## [Stated task]
Write out, word for word, only the data from its first line to the line containing "a braid trim.".

### Given material ###

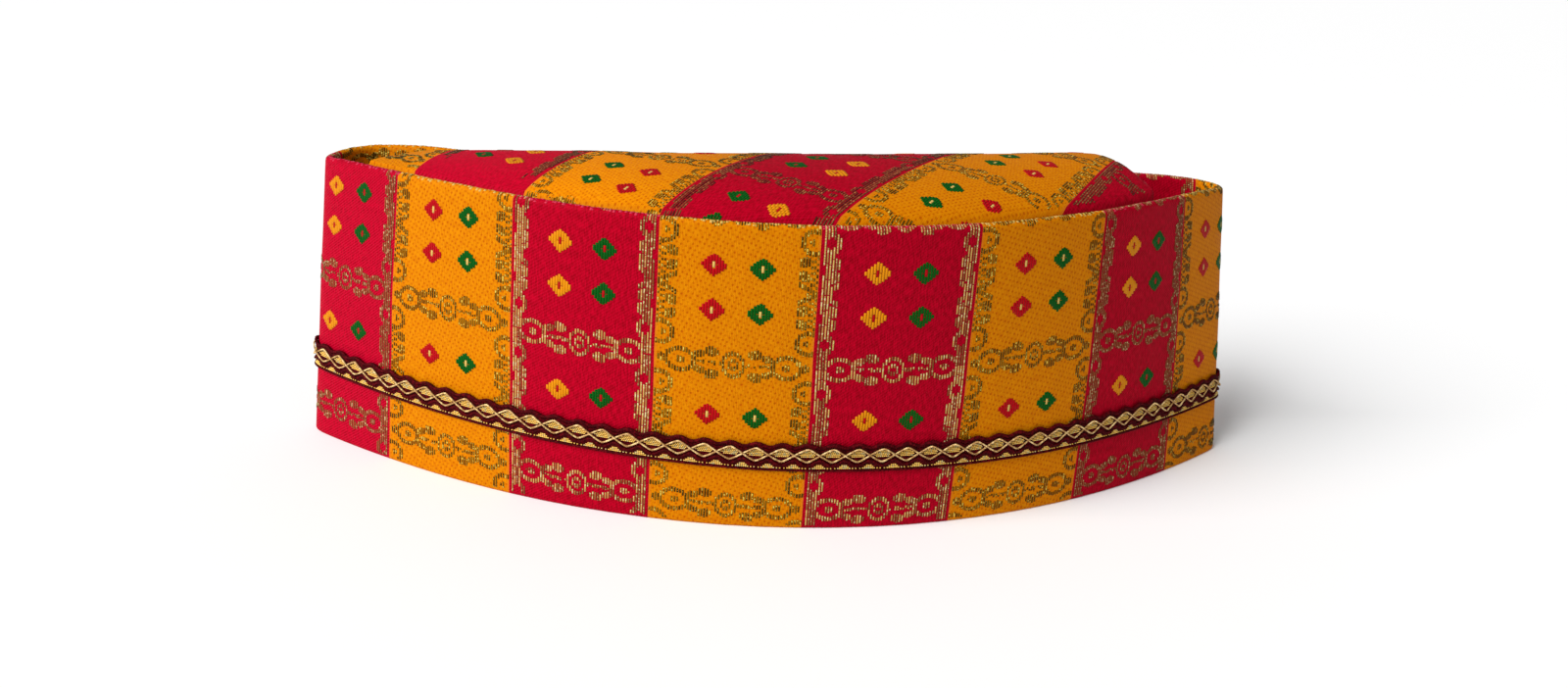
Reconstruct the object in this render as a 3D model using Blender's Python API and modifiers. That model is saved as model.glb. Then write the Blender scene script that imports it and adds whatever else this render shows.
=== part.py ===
"""Embroidered topi cap: a tall folded cuff band, a boat shaped crown inside it, and a braid trim.

Metres, +Z up. The band stands on its hem at z = 0, the long way of the cap runs along X and the
front wall bows towards -Y. The origin is under the middle of the whole cap.
"""

import bmesh
import bpy
import numpy as np

# Plan of the band, measured to the middle of its wall. The cap folds flat, so at every height its
# plan is a bowed front wall and a nearly straight rear wall that meet in two creased tips.
hem_half_length = 0.1370      # from the middle to a creased tip, along the floor
rim_half_length = 0.1302      # the same along the top fold
rim_slide = 0.0008            # the rim stands this much further to the right than the hem
hem_front_bow = 0.0535        # how far the front wall stands out from the line between the tips
rim_front_bow = 0.0640
hem_rear_bow = 0.0040         # how far the rear wall stands back from that line
rim_rear_bow = 0.0120
hem_left_tip_y = -0.0145      # where the tips stand, from the line that the cap is drawn about
hem_right_tip_y = -0.0115
rim_left_tip_y = -0.0100
rim_right_tip_y = 0.0050
tip_softness = 0.0070         # length of wall over which each crease is rounded
tip_drop = 0.0022             # the rim sinks this much at its tips

# Heights and cloth
cap_height = 0.0810
band_wall = 0.0024            # two layers of brocade and their interlining, folded over at the rim
fold_rounding = 0.0008        # at the rim's fold and the hem
upright_edge = 0.0015         # this much of the wall at the hem and at the rim stands upright
crown_wall = 0.0015
crown_clearance = 0.0005      # between the crown's side and the inside of the band
crown_hem_height = 0.0040     # the crown's side is sewn in this far above the floor
crown_seat = 0.0012           # the crown's edge lies this far under the rim
crown_rise = 0.0095           # highest point of the crown over its edge
crown_ridge_back = 0.55       # where the ridge runs, as a share of the way from front to rear

# Braid trim sewn round the band
braid_width = 0.0080
braid_wall = 0.0012
braid_clearance = 0.0003
braid_height = 0.0214         # its middle, over the floor

# How round the meshes are
stations_per_wall = 44
even_share = 0.15             # of the spacing round a loop; the rest gathers it towards the tips
end_stations = 3
fine_steps = 400

# The rear wall bulges behind the left crease and stays flatter elsewhere. Shares of the half
# length and of the rear bow.
REAR_SHAPE = {
    "along": (-1.00, -0.96, -0.90, -0.80, -0.55, 0.00, 0.55, 0.85, 0.96, 1.00),
    "bow":   (0.00, 0.75, 1.05, 0.40, 0.25, 0.35, 0.40, 0.55, 0.50, 0.00),
}

# The crown fills the band but for a pocket at each end. Shares of the half length at which its
# front and rear edges stop.
CROWN_ENDS = {
    "level":       ("hem", "rim"),
    "front_left":  (-0.93, -0.885),
    "rear_left":   (-0.91, -0.790),
    "front_right": (0.93, 0.740),
    "rear_right":  (0.91, 0.655),
}

# The crown's height along its ridge, and across it from its edge to the ridge, as shares.
CROWN_RIDGE = {
    "along": (-1.00, -0.85, -0.60, -0.20, 0.20, 0.60, 0.88, 1.00),
    "rise":  (0.10, 0.30, 0.50, 0.74, 0.86, 0.96, 1.00, 0.90),
}
CROWN_PROFILE = {
    "inward": (0.00, 0.05, 0.18, 0.40, 0.68, 1.00),
    "rise":   (0.00, 0.20, 0.46, 0.75, 0.94, 1.00),
}
ridge_reach = 0.94            # the ridge stops short of the crown's ends by the rest


def between(hem_value, rim_value, height_share):
    return hem_value + (rim_value - hem_value) * height_share


def front_wall(x_share, height_share):
    """A point on the front wall's middle surface, in plan, and its slope there."""
    half = between(hem_half_length, rim_half_length, height_share)
    bow = between(hem_front_bow, rim_front_bow, height_share)
    chord, chord_slope = tip_line(x_share, height_share)
    y = chord - bow * (1 - x_share ** 2)
    return rim_slide * height_share + x_share * half, y, chord_slope + 2 * bow * x_share / half


def rear_wall(x_share, height_share):
    """A point on the rear wall's middle surface, in plan, and its slope there."""
    half = between(hem_half_length, rim_half_length, height_share)
    bow = between(hem_rear_bow, rim_rear_bow, height_share)
    chord, chord_slope = tip_line(x_share, height_share)
    step = 0.02
    shape = np.interp([x_share - step, x_share, x_share + step],
                      REAR_SHAPE["along"], REAR_SHAPE["bow"])
    slope = chord_slope + bow * (shape[2] - shape[0]) / (2 * step * half)
    return rim_slide * height_share + x_share * half, chord + bow * shape[1], slope


def tip_line(x_share, height_share):
    """The line between the two tips: its y at a share of the half length, and its slope."""
    half = between(hem_half_length, rim_half_length, height_share)
    left = between(hem_left_tip_y, rim_left_tip_y, height_share)
    right = between(hem_right_tip_y, rim_right_tip_y, height_share)
    return (left + right) / 2 + (right - left) / 2 * x_share, (right - left) / (2 * half)


def gathered(count):
    """Shares from 0 to 1 that lie closer together towards both ends."""
    even = np.arange(count + 1) / count
    return even_share * even + (1 - even_share) * (1 - np.cos(np.pi * even)) / 2


def spread_along(points, count):
    """Points along an open line, closer together towards both of its ends."""
    steps = np.hypot(*np.diff(points, axis=0).T)
    lengths = np.concatenate([[0.0], np.cumsum(steps)])
    wanted = lengths[-1] * gathered(count)
    return np.stack([np.interp(wanted, lengths, points[:, axis]) for axis in (0, 1)], axis=1)


def soften(loop, reach):
    """Round a closed line: each point becomes the mean of its neighbours within the reach."""
    spacing = np.hypot(*(np.roll(loop, -1, axis=0) - loop).T).mean()
    side = max(1, round(reach / spacing / 2))
    return sum(np.roll(loop, shift, axis=0) for shift in range(-side, side + 1)) / (2 * side + 1)


def even_points(points, count):
    """Points evenly spaced along an open line."""
    steps = np.hypot(*np.diff(points, axis=0).T)
    lengths = np.concatenate([[0.0], np.cumsum(steps)])
    wanted = np.linspace(0.0, lengths[-1], count + 1)
    return np.stack([np.interp(wanted, lengths, points[:, axis]) for axis in (0, 1)], axis=1)


def band_loop(height_share, outset=0.0):
    """One closed loop round the cap, moved outwards from the middle of the band's wall."""
    shares = np.linspace(-1.0, 1.0, fine_steps + 1)
    front = np.array([front_wall(share, height_share)[:2] for share in shares])
    rear = np.array([rear_wall(share, height_share)[:2] for share in shares[::-1]])
    fine = np.concatenate([even_points(front, fine_steps)[:-1], even_points(rear, fine_steps)[:-1]])
    fine = soften(soften(fine, tip_softness), tip_softness)
    closed = np.concatenate([fine, fine[:1]])
    walls = (closed[:fine_steps + 1], closed[fine_steps:])
    loop = np.concatenate([spread_along(wall, stations_per_wall)[:-1] for wall in walls])
    ahead = np.roll(loop, -1, axis=0) - np.roll(loop, 1, axis=0)
    outward = np.stack([ahead[:, 1], -ahead[:, 0]], axis=1)
    return loop + outset * outward / np.hypot(*outward.T)[:, None]


def plan_centre():
    """The middle of the whole cap in plan, at its widest outer surfaces."""
    braid_share = braid_height / cap_height
    braid_outset = band_wall / 2 + braid_clearance + braid_wall
    edge_share = upright_edge / cap_height
    loops = [band_loop(share, band_wall / 2) for share in (edge_share, 1 - edge_share)]
    loops += [band_loop(braid_share + side * braid_width / 2 / cap_height, braid_outset)
              for side in (-1, 1)]
    points = np.concatenate(loops)
    return (points.min(axis=0) + points.max(axis=0)) / 2


def band_ring(height_share, outset, height):
    """One ring of points round the cap, which sinks a little at the tips near the rim."""
    loop = band_loop(height_share, outset)
    reach = np.abs(loop[:, 0]) / np.abs(loop[:, 0]).max()
    sink = tip_drop * height / cap_height * reach ** 8
    return np.column_stack([loop - plan_centre(), height - sink])


def crown_loop(height_share):
    """A loop inside the band that stops short of its tips, with a blunt facet at each end."""
    inset = band_wall / 2 + crown_clearance + crown_wall / 2
    ends = {name: between(*CROWN_ENDS[name], height_share)
            for name in CROWN_ENDS if name != "level"}
    front, rear = [], []
    for share in gathered(stations_per_wall):
        x, y, slope = front_wall(between(ends["front_left"], ends["front_right"], share),
                                 height_share)
        front.append((x, y + inset * np.hypot(1, slope)))
        x, y, slope = rear_wall(between(ends["rear_left"], ends["rear_right"], share),
                                height_share)
        rear.append((x, y - inset * np.hypot(1, slope)))
    front, rear = np.array(front), np.array(rear)
    facet = np.arange(1, end_stations + 1)[:, None] / (end_stations + 1)
    right = front[-1] + (rear[-1] - front[-1]) * facet
    left = rear[0] + (front[0] - rear[0]) * facet
    return np.concatenate([front, right, rear[::-1], left]) - plan_centre(), front, rear


def crown_ridge(front, rear):
    """For each point of the crown's edge, the point of the ridge above it, and its height."""
    share = crown_ridge_back
    line = (front * (1 - share) + rear * share) - plan_centre()
    middle = line.mean(axis=0)
    line[:, 0] = middle[0] + (line[:, 0] - middle[0]) * ridge_reach
    along = 2 * gathered(stations_per_wall) - 1
    rise = crown_rise * np.interp(along, CROWN_RIDGE["along"], CROWN_RIDGE["rise"])
    ridge = np.column_stack([line, rise])
    right = np.repeat(ridge[-1:], end_stations, axis=0)
    left = np.repeat(ridge[:1], end_stations, axis=0)
    return np.concatenate([ridge, right, ridge[::-1], left])


def loft(name, rings, welded=False):
    """An open cloth surface through rings of points, from the first to the last."""
    bm = bmesh.new()
    rows = [[bm.verts.new(point) for point in ring] for ring in rings]
    for lower, upper in zip(rows, rows[1:]):
        for here in range(len(lower)):
            there = (here + 1) % len(lower)
            bm.faces.new((lower[here], lower[there], upper[there], upper[here]))
    if welded:
        bmesh.ops.remove_doubles(bm, verts=rows[-1], dist=0.00002)
        thin = [face for face in bm.faces if face.calc_area() < 1e-12]
        bmesh.ops.delete(bm, geom=thin, context="FACES")
    bm.normal_update()
    mesh = bpy.data.meshes.new(name)
    bm.to_mesh(mesh)
    bm.free()
    mesh.shade_smooth()
    mesh.set_sharp_from_angle(angle=np.radians(50))
    return bpy.data.objects.new(name, mesh)


def make_cloth(thing, wall, rounding=0.0):
    """Give an open surface its thickness, half to each side, and soften its edges."""
    solid = thing.modifiers.new("cloth thickness", "SOLIDIFY")
    solid.thickness = wall
    solid.offset = 0.0
    solid.use_even_offset = True
    if rounding:
        bevel = thing.modifiers.new("soft edges", "BEVEL")
        bevel.width = rounding
        bevel.segments = 2
        bevel.use_clamp_overlap = False
        bevel.limit_method = "ANGLE"
        bevel.angle_limit = np.radians(60)


def cuff_band():
    plan_heights = np.linspace(upright_edge, cap_height - upright_edge, 5)
    heights = [0.0, *plan_heights, cap_height]
    plan_heights = [plan_heights[0], *plan_heights, plan_heights[-1]]
    rings = [band_ring(plan / cap_height, 0.0, height)
             for plan, height in zip(plan_heights, heights)]
    band = loft("cuff_band", rings)
    make_cloth(band, band_wall, fold_rounding)
    return band


def crown():
    edge_height = cap_height - crown_seat
    side_heights = np.linspace(crown_hem_height, edge_height, 5)
    rings = []
    for height in side_heights:
        loop, front, rear = crown_loop(height / cap_height)
        rings.append(np.column_stack([loop, np.full(len(loop), height)]))
    ridge = crown_ridge(front, rear)
    for inward, rise in list(zip(CROWN_PROFILE["inward"], CROWN_PROFILE["rise"]))[1:]:
        plan = loop + (ridge[:, :2] - loop) * inward
        rings.append(np.column_stack([plan, edge_height + ridge[:, 2] * rise]))
    top = loft("crown", rings, welded=True)
    make_cloth(top, crown_wall)
    return top


def braid_trim():
    outset = band_wall / 2 + braid_clearance + braid_wall / 2
    heights = braid_height + braid_width * np.linspace(-0.5, 0.5, 3)
    rings = [band_ring(height / cap_height, outset, height) for height in heights]
    braid = loft("braid_trim", rings)
    make_cloth(braid, braid_wall, braid_wall / 5)
    return braid


def cloth_material(name, colour, roughness, metallic=0.0):
    material = bpy.data.materials.new(name)
    material.use_nodes = True
    shader = material.node_tree.nodes["Principled BSDF"]
    shader.inputs["Base Color"].default_value = (*colour, 1.0)
    shader.inputs["Roughness"].default_value = roughness
    shader.inputs["Metallic"].default_value = metallic
    material.diffuse_color = (*colour, 1.0)
    return material


def main():
    for thing in list(bpy.data.objects):
        bpy.data.objects.remove(thing, do_unlink=True)
    cap = bpy.data.collections.new("embroidered_topi_cap")
    bpy.context.scene.collection.children.link(cap)
    pieces = (
        (cuff_band(), cloth_material("red brocade", (0.50, 0.01, 0.04), 0.75)),
        (crown(), cloth_material("yellow brocade", (0.80, 0.28, 0.01), 0.75)),
        (braid_trim(), cloth_material("gold braid", (0.62, 0.34, 0.12), 0.45, 0.6)),
    )
    for piece, material in pieces:
        piece.data.materials.append(material)
        cap.objects.link(piece)


main()
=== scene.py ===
import math

import bpy
import numpy as np
from mathutils import Matrix, Vector, noise
from mathutils.bvhtree import BVHTree


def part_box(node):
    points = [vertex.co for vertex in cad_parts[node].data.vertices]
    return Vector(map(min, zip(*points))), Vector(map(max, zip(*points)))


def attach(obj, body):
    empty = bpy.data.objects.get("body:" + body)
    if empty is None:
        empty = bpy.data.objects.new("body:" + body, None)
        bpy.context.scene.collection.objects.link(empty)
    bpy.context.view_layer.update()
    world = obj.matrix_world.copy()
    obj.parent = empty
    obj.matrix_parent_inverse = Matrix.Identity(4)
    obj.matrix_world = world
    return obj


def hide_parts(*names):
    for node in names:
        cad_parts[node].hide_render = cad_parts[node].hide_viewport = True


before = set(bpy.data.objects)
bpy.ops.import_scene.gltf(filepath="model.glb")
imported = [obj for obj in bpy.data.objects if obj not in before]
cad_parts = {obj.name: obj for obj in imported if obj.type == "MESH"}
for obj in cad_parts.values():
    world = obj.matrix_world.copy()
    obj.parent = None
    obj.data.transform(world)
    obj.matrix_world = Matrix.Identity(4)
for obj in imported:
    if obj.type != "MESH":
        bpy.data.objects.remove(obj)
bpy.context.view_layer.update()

mm = 0.001
bpy.context.scene.view_settings.view_transform = "Standard"

# The cloth is woven in cells: stripes of red and yellow across, and a motif that repeats down
# each stripe. Lengths on the cloth are in millimetres, and v runs down from the rim's fold.
cloth = {
    "stripeWidth": 40.0,
    "motifRepeat": 39.0,
    "firstBar": -3.6,         # v of the first row of ornament
    "leftCrease": -151.0,     # u of the creases, from a stripe's edge near the middle of the front
    "rightCrease": 148.0,
    "seam": 284.0,            # u of the plain seam at the back, coming from the right
    "roundTheCap": 571.0,
    "threadPitch": 0.714,
    "braidHeight": 21.4,      # of the braid's middle over the floor
}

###

## [Reply]
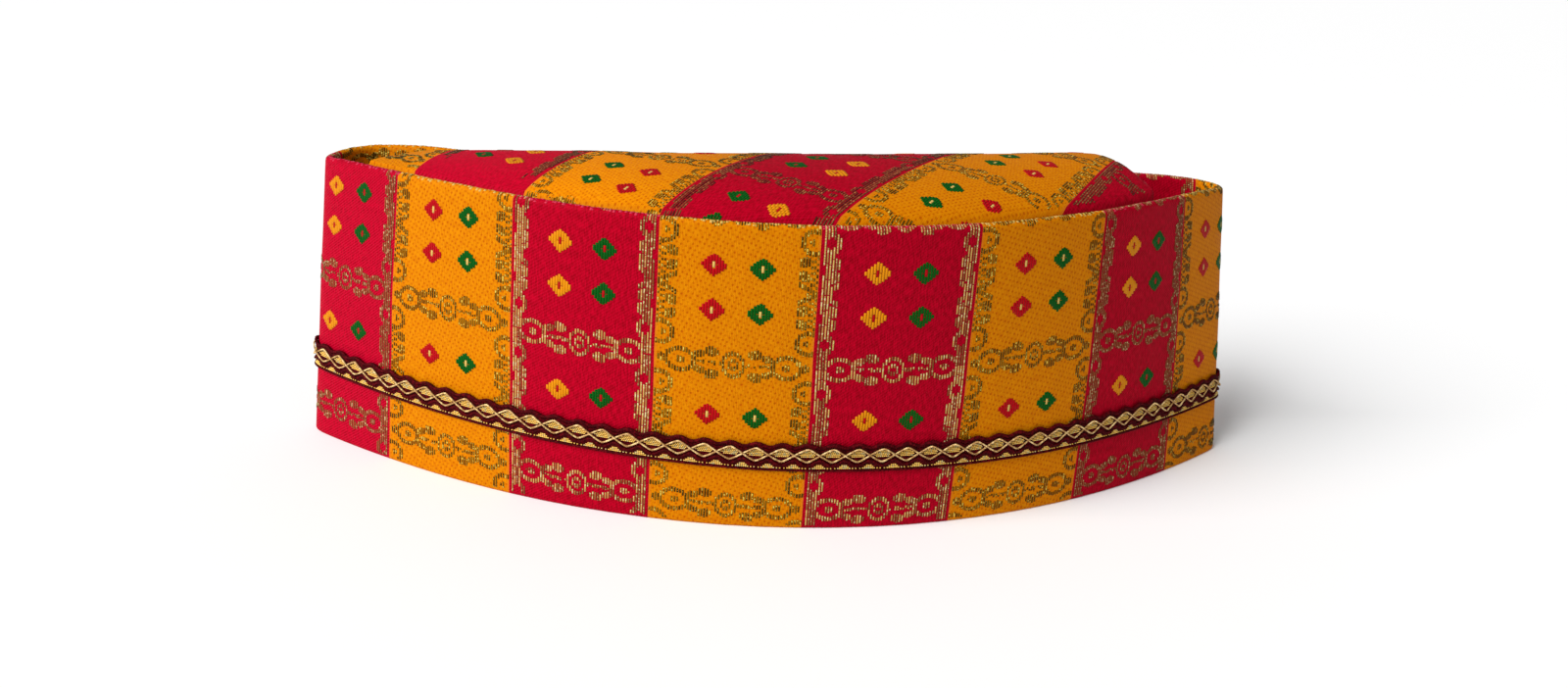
Reconstruct the object in this render as a 3D model using Blender's Python API and modifiers. That model is saved as model.glb. Then write the Blender scene script that imports it and adds whatever else this render shows.
=== part.py ===
"""Embroidered topi cap: a tall folded cuff band, a boat shaped crown inside it, and a braid trim.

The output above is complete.